In hoping to preserve the fabric of this triumvirate against the danger of a clear-sighted Tehran, and to preserve an extraordinary list of business deals, the president of the United States has been bending over sideways and contorting himself to believe in a fantastic Arabian tale. As repeatedly he’s done when attempting to rationalize Vladimir Putin’s actions (or, for that matter, those actions of any number of morally dubious autocrats from Turkey to China, the Philippines to North Korea) Trump is of the mind that he should give foreign despots the benefit of the doubt. The problem is, however, that in this case, that doubt is wearing increasingly thin.

Yet still, Trump hasn’t yet explicitly questioned, let alone denounced the Saudi regime. He’s taken as robust evidence against the Saudi government’s involvement in Khashoggi’s killing old King Salman’s “strong denial”, voiced to him over the phone. Trump has also floated his own conjecture as to what might’ve taken place at the consulate on that day. In a fabricated plot line that would absolve Saudi Arabia of its criminality and fault, Trump has suggested that “rogue killers” rather than government officials, were responsible for the botched and now publicized coup.

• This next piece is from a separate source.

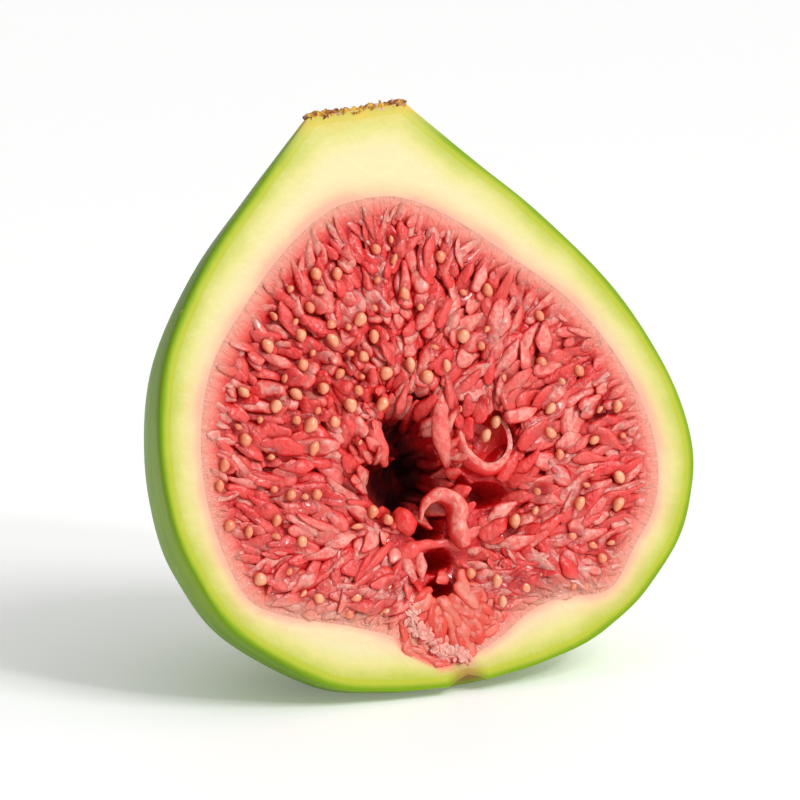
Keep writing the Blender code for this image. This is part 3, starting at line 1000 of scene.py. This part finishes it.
def sink_edge(obj):
    """Rounds the wall down to the pulp at its inner edge, and moves what is behind with it."""
    edge = pulp_tree()
    for vertex in obj.data.vertices:
        co = vertex.co
        if co.y < SINK_REACH:
            way = edge.find(on_face(co.x, co.z))[2]
            sink = EDGE_SINK * (1.0 - smoothstep(0.0, 1.4 * MM, way))
            co.y += sink * (1.0 - co.y / SINK_REACH)


class FIG_OT_skin(bpy.types.Operator):
    """The green skin: a thin cup spun behind the cut, with a small round on its cut edge"""

    bl_idname = "fig.skin"
    bl_label = "Skin"

    def execute(self, context):
        outer, inner = skin_line(), wall_line()
        cut = face_between("skin_cut", outer, inner, SKIN_ROWS)
        obj = closed(joined("fig_skin", [spun("skin_out", outer), spun("skin_in", inner), cut]))
        rim = tree_of(mirrored(outer))
        first_step = math.sin(math.pi / SPIN_STEPS)
        on_cut = []
        for vertex in obj.data.vertices:
            co = vertex.co
            way = rim.find(on_face(co.x, co.z))[2]
            if abs(co.y) < ON_PLANE:
                round_off = min(RIM_ROUND, 0.35 * abs(co.x) * first_step)
                co.y = round_off * max(0.0, 1.0 - way / RIM_WIDTH) ** 2
                on_cut.append(smoothstep(0.0, 0.1 * MM, way))
            else:
                on_cut.append(0.0)
        keep(obj, on_cut=on_cut)
        grow(obj)
        measured(obj)
        settle(obj, skin_material(), ["skin"], 62.0)
        return {"FINISHED"}


class FIG_OT_wall(bpy.types.Operator):
    """The cream wall: a thick cup between the skin and the pulp"""

    bl_idname = "fig.wall"
    bl_label = "Wall"

    def execute(self, context):
        outer, inner = wall_line(), pulp_line()
        cut = face_between("wall_cut", outer, inner, np.linspace(0.0, 1.0, WALL_ROWS))
        obj = closed(joined("fig_wall", [spun("wall_out", outer), spun("wall_in", inner), cut]))
        grow(obj)
        sink_edge(obj)
        measured(obj)
        settle(obj, wall_material(), ["pith"])
        return {"FINISHED"}


def drop_template(sides, rows):
    """A ball that every floret or seed is shaped from: its points, and its faces."""
    deselect()
    bpy.ops.mesh.primitive_uv_sphere_add(segments=sides, ring_count=rows, radius=1.0)
    ball = bpy.context.object
    points = np.array([v.co[:] for v in ball.data.vertices])
    faces = [tuple(p.vertices) for p in ball.data.polygons]
    bpy.data.objects.remove(ball)
    return points, faces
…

I fear that President Trump’s next step will be one toward his earlier “Putin position”, where he sinks America’s standing if only to keep Saudi Arabia’s respectability afloat. I hope that he doesn’t, but I wouldn’t be surprised in the least to witness him venture off into the land of moral equivalence, where he’s known to become lost. There, he’ll cloud the difference between a blatant Saudi-directed assassination, and a lesser sin perpetrated by the U.S. at some earlier time. All this he’s willing to sacrifice on the altar of big, profitable, crude, business. Lest he not forget, moral equivalence does not pay.